Extracting Text from Word Documents

Extracting text is often the first step in processing Word documents. Spire.Doc for Java makes this straightforward, allowing you to retrieve the entire textual content or specific parts. The library handles various Word document formats, including .doc and .docx.

Here’s a code example demonstrating how to extract all text from a Word document:

import com.spire.doc.Document;
import java.io.FileWriter;
import java.io.IOException;

public class ExtractText {

    public static void main(String[] args) throws IOException {

        //Create a Document object and load a Word document
        Document document = new Document();
        document.loadFromFile("sample1.docx");

        //Get text from document as string
        String text=document.getText();

        //Write string to a .txt file
        writeStringToTxt(text," ExtractedText.txt");
    }
    public static void writeStringToTxt(String content, String txtFileName) throws IOException{
        FileWriter fWriter= new FileWriter(txtFileName,true);
        try {
            fWriter.write(content);
        }catch(IOException ex){
            ex.printStackTrace();
        }finally{
            try{
                fWriter.flush();
                fWriter.close();
            } catch (IOException ex) {
                ex.printStackTrace();
            }
        }
    }
}

Explanation:

Document document = new Document();: Initializes a new Document object.
document.loadFromFile("path/to/your/document.docx");: Loads your Word document. Ensure you replace "path/to/your/document.docx" with the actual path to your file.
document.getText(): This method retrieves the plain text content of the current document.
writeStringToTxt(text," ExtractedText.txt");: We write the text string to a .txt file.

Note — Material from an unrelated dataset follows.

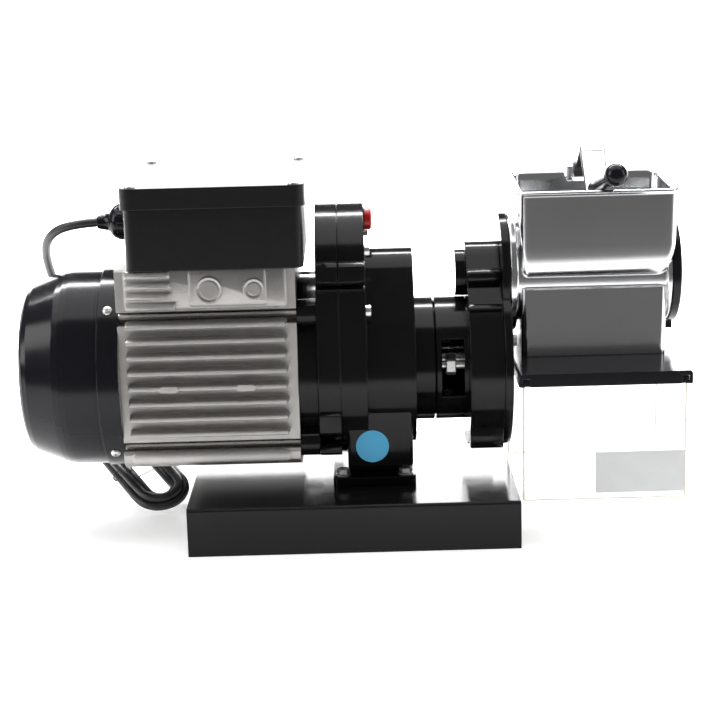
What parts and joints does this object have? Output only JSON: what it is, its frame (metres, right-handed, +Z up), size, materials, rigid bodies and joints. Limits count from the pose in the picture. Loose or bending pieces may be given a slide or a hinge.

Extracting Images from Word Documents

Images embedded within Word documents often hold crucial visual information. Spire.Doc for Java allows you to systematically extract these images and save them to a specified location. It can handle various image formats present in Word documents.

Here's how to extract images using Spire.Doc for Java:

import com.spire.doc.*;
import com.spire.doc.documents.*;
import com.spire.doc.fields.*;
import com.spire.doc.interfaces.*;
import javax.imageio.ImageIO;
import java.awt.image.BufferedImage;
import java.io.*;
import java.util.*;

public class ExtractImage {
    public static void main(String[] args) throws IOException {

        //Create a Document object and load a Word document
        Document document = new Document();
        document.loadFromFile("sample2.docx");

        //Create a queue and add the root document element to it
        Queue<ICompositeObject> nodes = new LinkedList<>();
        nodes.add(document);

        //Create a ArrayList object to store extracted images
        List<BufferedImage> images = new ArrayList<>();

        //Traverse the document tree
        while (nodes.size() > 0) {
            ICompositeObject node = nodes.poll();
            for (int i = 0; i < node.getChildObjects().getCount(); i++)
            {
                IDocumentObject child = node.getChildObjects().get(i);
                if (child instanceof ICompositeObject)
                {
                    nodes.add((ICompositeObject) child);
                }
                else if (child.getDocumentObjectType() == DocumentObjectType.Picture)
                {
                    DocPicture picture = (DocPicture) child;
                    images.add(picture.getImage());
                }
            }
        }

        //Save images to the specific folder
        for (int i = 0; i < images.size(); i++) {
            File file = new File(String.format("output/extractImage-%d.png", i));
            ImageIO.write(images.get(i), "PNG", file);
        }
    }
}

Explanation:

DocumentObjectType.Paragraph: Images are typically embedded within paragraphs or other document elements. We specifically look for paragraphs here.
paragraph.getChildObjects(): Within each paragraph, we examine its child objects.
DocumentObjectType.Picture: This enum value identifies an image object.
DocPicture picture = (DocPicture) child;: Casts the generic DocumentObject to a DocPicture to access image-specific properties.
picture.getImage(): Retrieves the image data as a BufferedImage.
ImageIO.write(image, "PNG", new File(fileName));: Uses Java's ImageIO class to save the BufferedImage to a file. You can change "PNG" to other formats like "JPG" if needed.
Error Handling: A try-catch block is included to handle potential exceptions during image saving.

This approach provides a robust way to extract images, allowing you to process them further as required by your application.

Conclusion

This tutorial has demonstrated how to effectively extract both text and images from Word documents using Java, leveraging the capabilities of the Spire.Doc for Java library. By following these practical steps, developers can programmatically access and process the content within Word files, opening up possibilities for data extraction, content analysis, and automated document workflows. We encourage you to explore the extensive documentation of Spire.Doc for Java to uncover its full potential for your document processing needs.